The report is being released by the Computer and Communications Industry Association, a trade group that is involved in antitrust action against Microsoft in the United States and Europe. Other authors include Charles P. Pleeger of Exodus Communications Inc.; John S. Quarterman, founder of Matrix NetSystems Inc.; Rebecca Bace, chief executive of network security firm Infidel Inc., and Peter Gutmann, a computer science researcher at the University of Auckland in New Zealand.
Geer said the paper grew out of his ideas and discussions among security executives and academics about the increase in security threats and was not instigated by the association.
"Nature does not put up with monocultures" because they are too easy to attack, Geer said. "If everything looks just alike . . . it will promptly be punished."
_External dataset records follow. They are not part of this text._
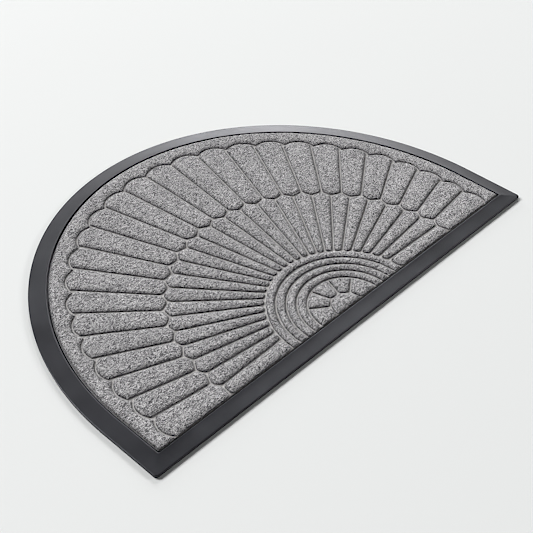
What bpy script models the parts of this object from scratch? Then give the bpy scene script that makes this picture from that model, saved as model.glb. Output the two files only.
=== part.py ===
"""Half-round doormat lying flat, in the two pieces it is made of.

A moulded rubber base has a thin rim, a border that rises gently to a lip, and a recess.
A needled felt face lies in the recess. A fan is pressed into it: scalloped petals, rays,
half-round ribs and a small wheel stand up between grooves, and so does the field around them.

Metres, +Z up. The origin is on the floor under the middle of the mat. Shapes are drawn with
y = 0 on the straight front edge, and the objects are made half the mat's depth further back.
"""

from math import atan2, cos, pi, radians, sin, sqrt

import bmesh
import bpy
from mathutils import Vector
from mathutils.geometry import delaunay_2d_cdt

MM = 0.001

# Outline: a straight front edge, two short straight sides and a half ellipse between them
WIDTH = 600 * MM
DEPTH = 400 * MM
SIDE = 77.5 * MM
RISE = DEPTH - SIDE
ARC_STEPS = 26  # on each half of the arc
OUTER_CORNER = 4.0 * MM
INNER_CORNER = 1.8 * MM
CORNER_STEPS = 3

# Rubber base
BORDER_WIDTH = 19.0 * MM
RECESS_HEIGHT = 2.0 * MM
BORDER_PROFILE = (
    # inset from the outer edge, height
    (0.0 * MM, 0.0 * MM),
    (0.0 * MM, 3.2 * MM),
    (0.8 * MM, 4.1 * MM),
    (16.7 * MM, 4.75 * MM),
    (17.4 * MM, 5.3 * MM),
    (18.4 * MM, 5.4 * MM),
    (BORDER_WIDTH, 4.9 * MM),
    (BORDER_WIDTH, RECESS_HEIGHT),
)

# Felt face
GAP = 0.3 * MM
FELT_BOTTOM = RECESS_HEIGHT + GAP
FELT_GROOVE = 4.3 * MM
FELT_TOP = 6.8 * MM
EDGE_GAP = 1.8 * MM  # open strip between the border's lip and the felt's cut edge
FELT_INSET = BORDER_WIDTH + EDGE_GAP
EDGE_STEP = 0.8 * MM  # raised parts stand back this far from the felt's cut edge
GROOVE_WIDTH = 3.0 * MM  # at the bottom
WALL_LEAN = 0.7 * MM  # how far a raised part's wall leans in from foot to top

# Fan pattern, drawn by the centre lines of its grooves
FAN_CENTRE = Vector((0.0, 23.0 * MM))
PAD_EDGE = FELT_INSET + EDGE_STEP
BASE_LINE = PAD_EDGE - GROOVE_WIDTH / 2
HALF_PETALS = 13
PETAL_CROWDING = radians(1.0)  # petals lean a little towards the middle of the arc
TIP_INSET_SIDE = 38.4 * MM  # from the mat's outer edge to the petals' tips
TIP_INSET_BACK = 41.0 * MM
TIP_ROUNDNESS = 0.62  # radius of a tip over the width of its petal
TIP_STEPS = 6
RAY_FOCUS = Vector((0.0, 41.0 * MM))
RAY_PITCH = radians(7.3)
DIVIDE_SIDE = 181.6 * MM  # where rays end and petals begin, along the front edge
DIVIDE_BACK = 206.6 * MM  # and straight behind the centre
DIVIDE_POWER = 1.25
ZIGZAG = 3.2 * MM
PAD_ROUNDING = 6.0 * MM
SHARP_TURN = radians(25)  # a bend over this is a corner
RIB_RADII = (90.4 * MM, 78.9 * MM, 67.5 * MM, 56.1 * MM, 44.7 * MM)
RIB_STEPS = 24
WEDGES = 5
HUB_RADIUS = 19.8 * MM
HUB_STEPS = 8

RUBBER_COLOUR = (0.040, 0.040, 0.046)
RUBBER_ROUGHNESS = 0.55
FELT_COLOUR = (0.34, 0.33, 0.34)
FELT_ROUGHNESS = 0.95


def direction(angle):
    return Vector((cos(angle), sin(angle)))


def mirrored(points):
    """The points reflected to the left half, still running the same way round."""
    return [Vector((-p.x, p.y)) for p in reversed(points)]


def side_and_arc(inset):
    """The right half of the mat's edge moved inwards, from the front to the middle of the arc."""
    edge = [Vector((WIDTH / 2 - inset, 0.0))]
    for step in range(ARC_STEPS + 1):
        along = direction(pi / 2 * step / ARC_STEPS)
        point = Vector((WIDTH / 2 * along.x, SIDE + RISE * along.y))
        outward = Vector((RISE * along.x, WIDTH / 2 * along.y)).normalized()
        edge.append(point - inset * outward)
    return edge


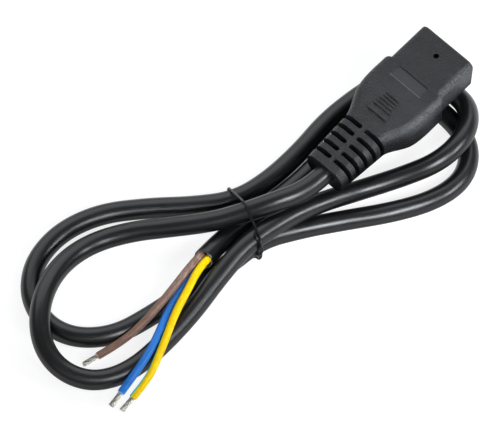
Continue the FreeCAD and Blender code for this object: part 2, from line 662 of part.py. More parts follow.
def middle_line(i):
    """Point of the middle line after i steps, and the direction away from the strands."""
    s = (first_run + second_run + third_run) * i / STEPS
    if s < first_run:
        a = math.radians(62) - s / PAIR_3
        return s3[0] + PAIR_3 * math.cos(a), s3[1] + PAIR_3 * math.sin(a), a
    if s < first_run + second_run:
        f = (s - first_run) / second_run
        return one[0] + (two[0] - one[0]) * f, one[1] + (two[1] - one[1]) * f, flank
    a = flank - (s - first_run - second_run) / PAIR_4
    return s4[0] + PAIR_4 * math.cos(a), s4[1] + PAIR_4 * math.sin(a), a


def twisted(phase):
    """Corners of one twisted end: an eighth of a turn at each step."""
    out = []
    for i in range(STEPS + 1):
        u, v, away = middle_line(i)
        a = phase + i * math.pi / 4
        r = HELIX * math.sin(a) - (0.35 if i == 0 else 0.15 if i == 1 else 0.0)
        out.append(tuple(spot(u + r * math.cos(away), v + r * math.sin(away), BEFORE + HELIX * math.cos(a))))
    return out


# One end comes over the top, turns down the side and is cut off low; the other
# comes from below, goes up the side and is cut off on top.
half_way = (p23[0] * 0.3 + p32[0] * 0.7, p23[1] * 0.3 + p32[1] * 0.7)
down, _, _ = bends([tuple(spot(*half_way)), tuple(spot(*p32))] + twisted(0.0) + [tuple(spot(15.0, 0.72, -2.4))])
over = math.radians(86)
cut_end = spot(s3[0] + s3[2] * math.cos(over), s3[1] + s3[2] * math.sin(over), -1.2)
upward, _, _ = bends([tuple(cut_end)] + twisted(math.pi) + [tuple(spot(13.2, low[1])), tuple(spot(*low))])
ring = upward + [round_strand(s1, low, p12), Part.LineSegment(spot(*p12), spot(*p21)).toShape(),
                 round_strand(s2, p21, p23), Part.LineSegment(spot(*p23), spot(*half_way)).toShape()] + down
tie_coat = feature("tie_coating", tube(ring, V["tie_radius"], V["tie_core_radius"]))
tie_coat.Label = "tie_coating"
tie_wire = feature("tie_wire", tube(ring, V["tie_core_radius"]))
tie_wire.Label = "tie_wire"

# ======================================================================= output
doc.recompute()
nodes = [overmould, carrier, rear_cap, jacket, tie_coat, tie_wire]
nodes += list(contacts.values()) + list(insulations.values()) + list(conductors.values())
for obj in doc.Objects:
    bad = [word for word in obj.State if word in ("Invalid", "Error")]
    if bad:
        raise RuntimeError("%s failed: %s" % (obj.Name, bad))
os.makedirs("parts", exist_ok=True)
for node in nodes:
    shape = node.Shape
    if shape.isNull() or not shape.isValid():
        raise RuntimeError("%s has no valid shape" % node.Label)
    box = shape.BoundBox
    print("%-20s solids %d volume %9.1f box %s" % (node.Label, len(shape.Solids), shape.Volume, tuple(
        round(v, 2) for v in (box.XMin, box.YMin, box.ZMin, box.XMax, box.YMax, box.ZMax))))
    shape.exportStep("parts/%s.step" % node.Label)
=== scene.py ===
"""C19 connector lead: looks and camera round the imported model.

Everything is in metres in the model's own frame: origin at the centre of the
mating face, +Y the way the connector is pushed on, +Z up. The surface that the
lead lies on is at Z = -23.5 mm.
"""
import math

import bpy  # noqa: E402
import numpy as np  # noqa: E402
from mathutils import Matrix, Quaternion, Vector  # noqa: E402


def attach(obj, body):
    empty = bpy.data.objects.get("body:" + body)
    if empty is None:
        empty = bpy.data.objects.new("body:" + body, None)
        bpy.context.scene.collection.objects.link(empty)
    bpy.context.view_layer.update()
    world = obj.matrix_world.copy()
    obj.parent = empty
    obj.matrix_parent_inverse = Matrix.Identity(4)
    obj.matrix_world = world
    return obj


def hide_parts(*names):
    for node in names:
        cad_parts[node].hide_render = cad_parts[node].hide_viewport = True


MM = 0.001
FLOOR = -23.5 * MM

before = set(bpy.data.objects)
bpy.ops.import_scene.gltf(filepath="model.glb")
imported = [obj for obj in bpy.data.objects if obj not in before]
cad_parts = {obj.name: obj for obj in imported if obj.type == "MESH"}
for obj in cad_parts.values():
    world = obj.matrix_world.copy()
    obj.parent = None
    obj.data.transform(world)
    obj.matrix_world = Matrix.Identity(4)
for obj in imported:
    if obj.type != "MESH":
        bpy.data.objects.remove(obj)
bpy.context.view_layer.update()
scene = bpy.context.scene
scene.view_settings.view_transform = "Standard"
scene.view_settings.look = "None"
scene.view_settings.exposure = 0.0

# ---------------------------------------------------------------------- camera
AZIMUTH, ELEVATION = math.radians(43.0), math.radians(62.8)
PX_PER_MM = 2.343
DISTANCE = 8.0
right = Vector((math.cos(AZIMUTH), math.sin(AZIMUTH), 0))
back = Vector((math.sin(AZIMUTH) * math.cos(ELEVATION), -math.cos(AZIMUTH) * math.cos(ELEVATION),
               math.sin(ELEVATION)))
up = back.cross(right)
target = right * ((250 - 449.2) / PX_PER_MM * MM) + up * ((54.5 - 221) / PX_PER_MM * MM)
target += back * 0.012

data = bpy.data.cameras.new("camera")
data.sensor_width = 36.0
data.lens = 36.0 * DISTANCE / (500 / PX_PER_MM * MM)
data.clip_start, data.clip_end = 0.1, 50.0
camera = bpy.data.objects.new("camera", data)
scene.collection.objects.link(camera)
camera.location = target + back * (DISTANCE + 0.014)
camera.rotation_mode = "QUATERNION"
camera.rotation_quaternion = (-back).to_track_quat("-Z", "Y")
scene.camera = camera

# ----------------------------------------------------------------------- cords
# The routes' control points, as in the model's source, in millimetres.
ROUTE = [
    (0, -78, 0), (0, -89, 0), (-7.1, -103, -1), (-15.2, -114.3, -6.4), (-22.6, -124.3, -9.3),
    (-34.4, -136.5, -12.4), (-47.3, -149.3, -15.6), (-56.6, -165.4, -17),
    (-57.2, -183.2, -12.9), (-50.9, -200.7, -9.1), (-40.8, -212.7, -10.3),
    (-30, -217.7, -13.5), (-18.8, -216.6, -16.4), (-9, -209.9, -18.4), (-2.4, -196.6, -18.8),
    (-0.8, -178.6, -17.4), (-1.1, -159.4, -14.6), (-3.2, -140.9, -11), (-4.3, -122.5, -8.4),
    (-1, -102.9, -8.7), (3.7, -84.9, -12.3), (10.7, -67.7, -16.2), (19.7, -53.1, -13.8),
    (30.3, -37, -6.5), (29.4, -20, -6.3), (19.6, -7.8, -12.8), (6.3, -4.8, -18),
    (-3.2, -5.8, -19), (-11.2, -10.1, -19), (-17.9, -18.3, -19), (-21.5, -34.4, -19),
    (-23, -51.8, -19), (-21.3, -69.6, -18.9), (-21.1, -88.4, -18), (-24.8, -106.9, -17.6),
    (-37.1, -121.4, -18.5), (-50.8, -135, -18.7), (-63.2, -150.2, -18.6),
    (-69.8, -167.7, -18.7), (-68.7, -184.8, -18.9), (-61.5, -196.9, -19), (-51.1, -203.3, -19),
    (-39.3, -204.3, -19), (-27.9, -199.2, -19), (-18.5, -187.4, -19), (-13.9, -170.5, -18.9),
    (-10.9, -151.6, -19), (-7, -132.3, -19), (-4.6, -113.2, -17.4), (4, -97, -19),
    (15, -81.3, -19), (27, -66.5, -17.6), (37.3, -49.7, -16.2), (39.4, -35, -17.4),
    (34.8, -23.8, -18.5), (25.1, -16.4, -19), (7.6, -14.3, -19), (-3.7, -19, -17.7),
    (-11.8, -29.9, -16.9), (-13, -47.8, -17.7), (-11.9, -65.5, -18.8), (-11.7, -84.5, -18.9),
    (-14, -103.8, -18.4), (-16.2, -122.8, -16.9), (-13.3, -139.6, -9.9),
]
TAILS = {
    "line": [
        (-16.68, -130.28, -12.82), (-13.99, -145.9, -6.31), (-12.4, -157.4, -6.7),
        (-11.8, -168.6, -9.6), (-12.1, -179.6, -13.1), (-13.9, -190.6, -16.2),
        (-17.91, -200.87, -19.49),
    ],
    "neutral": [
        (-14.76, -131.12, -15.62), (-12.07, -146.74, -9.11), (-10, -157.5, -9.9),
        (-7.5, -168, -10.9), (-3.5, -177.9, -11.2), (-0.1, -187.8, -11.6),
        (1.6, -197.9, -13.5), (2, -207.5, -17.6),
    ],
    "earth": [
        (-13.24, -129.68, -12.82), (-10.54, -145.31, -6.31), (-7.1, -155.7, -7),
        (-4.3, -166.1, -8.5), (-0.2, -175.9, -10.4), (3.6, -185.6, -12.8),
        (6.7, -195.2, -16.1), (6.6, -205.1, -19.6),
    ],
}
CABLE_R, CORE_R, WIRE_R, TIP = 4.5 * MM, 1.73 * MM, 1.05 * MM, 7.2 * MM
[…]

Another author of the paper, Bruce Schneier, chief technology officer of Counterpane Internet Security Inc., is a longtime Microsoft antagonist who has argued that the company should be held financially liable for its security flaws.
Computer users generally agree to terms that absolve software makers of liability, which Microsoft's critics argue gives the company no incentive to be more vigilant about security.
Schneier said the problem with Microsoft is that it is so intent on being dominant that it designs its systems primarily to keep out competitors, not intruders.
"Their goal is to facilitate lock-in" of Microsoft products, he said.